In this case, Chief Justice Gubbay (as he then was) quoted from a 1992 South African case:

“. . . the term ‘question of law’ is used in three distinct though related senses. Firstly, it means ‘a question which the law itself has authoritatively answered to the exclusion of the right of the court to answer the question as it thinks fit in accordance with what it considered to be the truth and justice of the matter’.

“Secondly, it means ‘a question as to what the law is. Thus, an appeal on a question of law means an appeal in which the question for argument and determination is what the true rule of law is on a certain matter’.

“Thirdly, any question which is within the province of the judge instead of the jury is called a question of law”.

The dividing line between questions of fact and questions of law is not always clear to an ordinary person. Sometimes what appears to be a question of law turns out to be a question of fact, or vice versa.

To make the distinction clearer, let me quote further from two foreign cases. In Canada vs Southam (1997), Justice Iacobucci wrote:

“Questions of law are questions about what the correct legal test is. Questions of fact are questions about what actually took place between the parties.”

In New Rural Bank of Guimba (NE) Inc vs Fermina S Abad and Rafael Susan, (2008), the court said:

“We reiterate the distinction between a question of law and a question of fact. A question of law exists when the doubt or controversy concerns the correct application of law or jurisprudence to a certain set of facts . . . A question of fact exists when a doubt or difference arises as to the truth or falsehood of facts . . . .”

In the interests of finality of litigation, no appeal is allowed beyond compulsory arbitration or Labour Court on questions of fact.

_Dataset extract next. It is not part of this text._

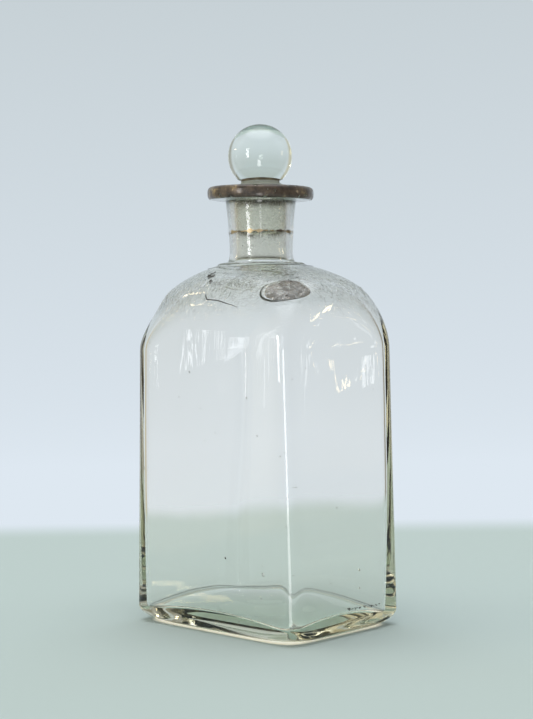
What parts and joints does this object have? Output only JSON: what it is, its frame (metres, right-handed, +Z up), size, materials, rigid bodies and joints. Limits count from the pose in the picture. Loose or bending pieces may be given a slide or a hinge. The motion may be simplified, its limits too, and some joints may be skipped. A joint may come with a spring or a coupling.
{
  "type": "stoppered glass bottle",
  "caption": "Hand-blown rectangular clear glass bottle with rounded shoulders, a flared neck with a gilded flanged lip, and a ground glass ball stopper.",
  "frame": {"origin": "middle of the base, on the surface the bottle stands on", "axes": "+Z up along the neck, X across the broad faces, Y across the narrow ones"},
  "size_m": [0.0876, 0.0632, 0.1939],
  "materials": {
    "clear_glass": "clear, faint olive tint, ground frosted seat in the neck",
    "stopper_glass": "clear ball, ground frosted shank",
    "worn_gilding": "fired gold, worn to dull brown"
  },
  "bodies": {
    "glass_body": {"bottle": "clear_glass", "lip_gilding": "worn_gilding", "neck_gilding": "worn_gilding"},
    "stopper": {"stopper": "stopper_glass"}
  },
  "joints": [
    {"name": "stopper_lift", "type": "slide", "parent": "glass_body", "child": "stopper", "axis": [0, 0, 1], "range_m": [0, 0.045]}
  ]
}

When one appeals to the Supreme Court (or Labour Court in the case of arbitral awards), it is most often questions of law which are dealt with in the appeal, unless there were serious flaws with the way the facts were presented at the initial hearing or critical information was missing.

In other words, a gross misdirection on facts can raise questions of law.

When an appeal is lodged with the Supreme Court, the first issue for consideration is whether the appeal raises any question of law.

If it does not, then in terms of the Labour Act, the Supreme Court will have no jurisdiction to entertain the appeal.

For instance, the Supreme Court declined to hear the appeal in the case of Central African Building and Construction vs Tapera Rangiso and 19 Others (Case No SC 112/04) and that of Joseph Dondo vs National Breweries (Case No SC 69/05) on the basis that the appeals were based on questions of fact as opposed to questions of law.

In both cases, the Supreme Court referred to judgment in the Muzuva case.

Taking a labour dispute on appeal to the Supreme Court can be risky.

Appeals will not be granted lightly. If your case is dismissed on the basis that it does not raise a question of law, the court usually orders you to pay the costs of the appeal.